Amidst the brouhaha over Harry Reid’s comments, some people are defending Reid by saying that he told the truth, however . . . awkwardly. See, for example, Robert Stacy McCain, who declares: “Harry Reid is no more a racist than I am.” (Did Reid hit McCain’s tip jar?) And indeed, I fully support the principle that people need to be able to tell the truth, even if doing so might be perceived as politically incorrect.
But I’m not sure why Harry Reid, of all people, should benefit from that principle. He sure as hell hasn’t given others the benefit of the doubt when it comes to racial matters.
When Bill Bennett made an arguably true but racially controversial statement, Reid rushed to call Bennett a racist:
Washington, DC — The following is a statement by Senate Democratic Leader Harry Reid on William Bennett’s recent comments:
Yesterday, on his radio call-in show, former Reagan Secretary of Education, William Bennett made the following comment, “… you could abort every black baby in this country and your crime rate would go down. That would be an impossible, ridiculous, and morally reprehensible thing to do, but your crime rate would go down.”
“I am appalled by Mr. Bennett’s remarks and call on him to issue an immediate apology not only to African Americans but to the nation. At a time when so many Americans are struggling to recover from two devastating Hurricanes, now is the time to help one another, not feed the fires of racism. America can do better. The Republican Party has recently taken great pains to reach out to the African American community, and I hope that they will be swift in condemning Mr. Bennett’s comments as nothing short of callous and ignorant. They are reminiscent of a time our nation is still struggling to overcome.
Again, I call on him to issue an immediate apology to the nation for his insensitive remarks.”
One could attempt to defend Bennett on the same grounds that Stacy McCain uses to defend Reid: that Bennett was simply telling the truth, albeit in an “insensitive” way that was certain to inflame the crowd that makes a living profiting off racial grievances.
But Sen. Reid really didn’t care whether Bennett was telling the truth, did he? Sen.

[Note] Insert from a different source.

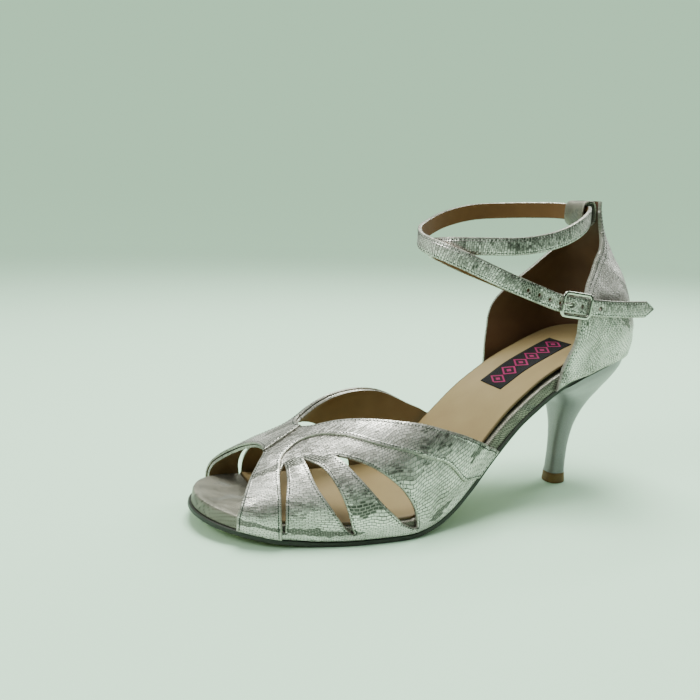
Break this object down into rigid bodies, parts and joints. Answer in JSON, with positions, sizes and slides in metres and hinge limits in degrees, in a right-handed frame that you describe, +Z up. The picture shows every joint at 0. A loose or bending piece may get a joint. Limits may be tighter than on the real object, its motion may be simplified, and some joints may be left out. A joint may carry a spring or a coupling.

Reid saw an opportunity to make some political hay, and he took it.
Similarly, when a Republican sought to make English the national language, Reid called the attempt — you guessed it — racist:
The Senate voted on Thursday to designate English as the national language. . . . The amendment was proposed by Senator James M. Inhofe, Republican of Oklahoma.
. . . .
Senator Harry Reid of Nevada, the Democratic leader, said the Inhofe amendment was racist.
“Everybody who speaks with an accent knows that they need to learn English just as fast as they can,” he said.
Same goes for everyone who speaks with that “Negro dialect,” eh, Senator?
Feel free to declare Harry Reid a non-racist if you like. But some of us aren’t so sure. Recall, for example, Reid’s bizarre treatment of black Supreme Court Justice Clarence Thomas.
Recall that Reid once rushed to declare Justice Thomas to be “an embarrassment to the Supreme Court.” When pressed for specifics, Reid declared that one of Thomas’s opinions was similar to “an eighth-grade dissertation” — far inferior, Reid said, to the opinion of Justice Scalia in the same case. Except that Thomas’s short opinion was perfectly logical . . . and Scalia hadn’t even written an opinion in the case.
Law professor Eugene Volokh decried Reid’s comments about Thomas as “unfounded assertions of incompetence” backed up with “false statements” and “mischaracterizations.”
What was it about the black justice Thomas that Reid didn’t like? That made him inferior to the white justice who hadn’t even written an opinion in the case? Hmmm?
I think you’re starting to get the picture.
So decry the attacks on Reid as political correctness — if you think that’s what they are. Some of us don’t agree. Some of us happen to think that his declarations about the comings and goings of Obama’s “Negro dialect” are a little window into Harry’s soul.
And if we’re wrong, I won’t feel too bad. Reid is simply getting a taste of the medicine he has so eagerly dished out to others.